Having thus ascertained the primary meaning of this most expressive word, and seen its various applications to men and things, let us examine its signification in its application to individual men and women, as sinners that need the cleansing efficacy of the blood of Christ. Taking along with us the radical meaning of the term, implying a setting apart, it imports that all the powers of the soul and body have been, or must be, solemnly consecrated to God s holy service. This most assuredly includes “a death unto sin, and a new birth unto righteousness.” The soul that is wholly sanctified is separated from sin, sin being entirely eradicated from the heart, so that it no longer ” has dominion over that soul.”
In this sense it differs from justification, though every justified soul is in part sanctified, in the sense just now given, and in a lower sense it is wholly sanctified, that is, the soul that is now justified in the sight of God, is now solemnly dedicated to his service ; having renounced “the world, the flesh, and the devil,” the soul has pledged itself to be hereafter devoted to God, and to follow him according to the clearest light it has, and according to the best of its ability and if it continues, as certainly it may, to “walk in the light, as he is in the light, the blood of Jesus Christ his Son will cleanse it from all unrighteousness,” and that speedily and effectually.
Nor can justified people long retain their justification unless they persevere after sanctification, for no person can stand justified before God, while they oppose or refuses to follow the will of God and this is “his will, even our sanctification,” fully declared, not only in the text just now cited, in which a part is put for the whole, and therefore fully includes the doctrine of entire sanctification for the person that abstains from the vices prohibited in the context, will necessarily abstain from all others but generally throughout the word of God. In fact, the sum and substance of all God s requirements, the manifest aim of all his institutions (whether under the old or new dispensation), the very design for which the Lord Jesus came into our world, suffered and died, the definite object of all the commands and promises of God, all these express, in unequivocal language, the will of God to be, that we should be holy. He cannot, indeed, consistently with his nature, require anything less. What is his nature? Is it not holy? Pure essential holiness? Is not then his will governed by this inflexible principle of his nature? To require, therefore, anything different or inferior to this, would be to contravene the immutable law of his own nature. This, then, is the unalterable law, the immutable will of God, that we should be sanctified. He cannot, as I have already said, require anything less. And this he has expressed a thousand times, in a thousand different places, and in a thousand ways.

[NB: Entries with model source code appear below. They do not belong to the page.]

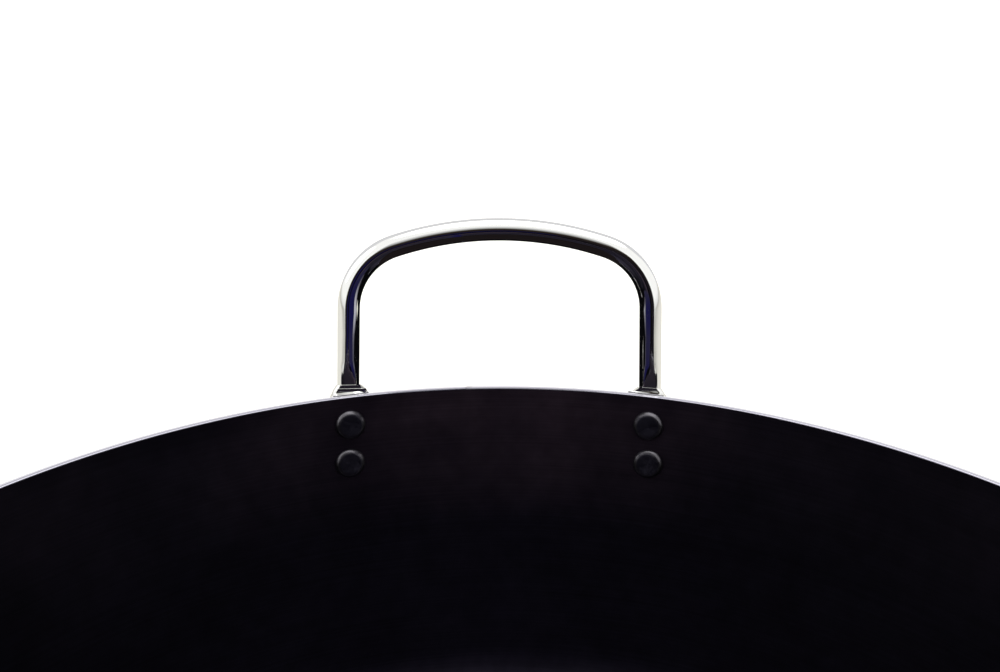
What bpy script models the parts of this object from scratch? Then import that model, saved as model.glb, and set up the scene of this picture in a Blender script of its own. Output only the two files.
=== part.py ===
"""A deep fry pot: a spun iron pot with two rod handles, each held by four rivets.

Metres, +Z up. The origin is the middle of the pot's flat base, on the surface it stands on.
The handles stand at +Y (back) and -Y (front). Left and right are as seen from the middle of
the pot, looking at that handle.
"""

import math

import bmesh
import bpy
from mathutils import Matrix, Vector

# Pot
RIM_RADIUS = 0.225
POT_HEIGHT = 0.128
PLATE = 0.0023
WALL_LEAN = math.radians(12.0)
KNUCKLE_RADIUS = 0.030
RIM_CHAMFER = 0.0003

# Handle
ROD_DIAMETER = 0.008
HANDLE_RISE = 0.060
LEG_LEAN_IN = math.radians(1.8)
BEND_RADIUS = 0.025
CROWN_RADIUS = 0.125
FOOT_AZIMUTH = math.radians(14.3)

# Swaged foot of the handle
TAB_WIDTH = 0.0148
TAB_THICKNESS = 0.003
ROD_SETBACK = 0.0015
SHOULDER_HEIGHT = 0.0026
SHOULDER_LIP = 0.0003
SHOULDER_RUN_OUT = 0.0040
LEDGE_DROP = 0.0003

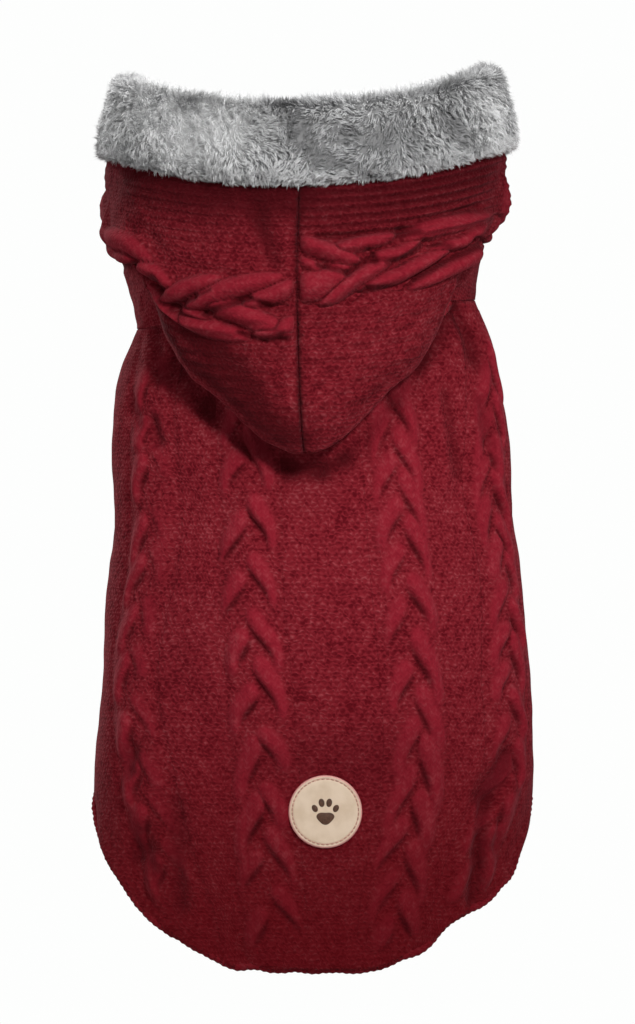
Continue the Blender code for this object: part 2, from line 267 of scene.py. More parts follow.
# Folds on the body: start and end as arc and height, width, rise (a trough is negative)
BODY_FOLDS = (
    (94, -214, 84, -232, 6, -4.2), (83, -236, 80, -282, 4.5, -3.4),
    (92, -247, 91, -256, 4.5, -2.6), (96, -228, 90, -246, 6, 2.6), (72, -245, 72, -290, 6, 1.4),
    (-89, -212, -88, -220, 5, -3.2), (-84, -250, -86, -262, 4.5, -3),
    (-74, -268, -79, -258, 4.5, -2.8), (-64, -238, -62, -285, 5, -2.4),
    (-84, -52, -80, -62, 4, -2.6), (-100, -42, -92, -54, 4, -1.6), (73, -40, 76, -78, 4, -2),
    (67, -30, 69, -84, 5, 1.4), (95, -44, 96, -62, 4.5, -2.4), (44, -43, 62, -23, 5.5, -2.6),
    (62, -23, 86, -3, 6.5, -3), (-62, -4, -78, -30, 6, -1.6), (-78, -22, -52, -46, 6, -2.4),
    (-52, -46, -31, -64, 6, -2.4), (-31, -64, -12, -75, 6, -2.6), (-12, -75, 4, -76, 5.5, -2.6),
    (4, -76, 16, -71, 5, -2), (16, -71, 44, -43, 4.5, -1.6), (95, 2, 98, -24, 6, -3.4),
    (-97, -2, -84, -28, 5, -2.6), (-20, -218, 46, -214, 14, -0.9),
    (-70, -195, -50, -260, 12, 0.9), (140, -40, 128, -100, 8, -1.6),
    (-140, -44, -127, -108, 8, -1.6), (150, -130, 190, -122, 9, -1.3),
    (-150, -150, -196, -138, 9, -1.3), (205, -60, 232, -72, 8, -1.2),
    (-208, -84, -236, -76, 9, -1.2))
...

Well, now, can people stand justified before God, who refuse to make this will (manifested in such numerous ways, declared in such a variety of phraseology and expressed in so many places by such unambiguous language) the supreme rule of their faith and practice? I hesitate not to affirm, and I believe every enlightened Christian, who is rightly instructed in the principles of Christianity, will say “amen” to my affirmation, that no one can stand justified in the sight of God, who does not either enjoy, or does not earnestly seek after, the full sanctification of their soul and body to God.
For the lack of this, there are so many weak and sickly among us, half dead and half alive professors of religion. They content themselves with some faint desires, unaccompanied with any strenuous, persevering efforts after this “great salvation,” hence their prayers are cold and formal. They are in fact backslidden. They have “lost their first love” and perhaps they are already questioning the work of grace which God once wrought in their hearts. They are. in the words of Saint Peter, “blind, and cannot see afar off, and have forgotten that they were once purged from their old sins.” What an awful state is this! Why is all this? Why? Alas! It is because they have neglected to “go on to perfection.” Instead of “forgetting the things that are behind, and pressing forward to the things which are before,” aiming at the “prize of their high calling of God in Christ Jesus,” they have looked back at their past experience, until they have lost sight of both it and the “mark of the prize set before them,” the prize of “perfect love,” of entire sanctification of soul and body to God. They have lost the evidence of their acceptance in the Beloved, merely because they have neglected to make the will of God, which is their sanctification, the rule of their faith and practice.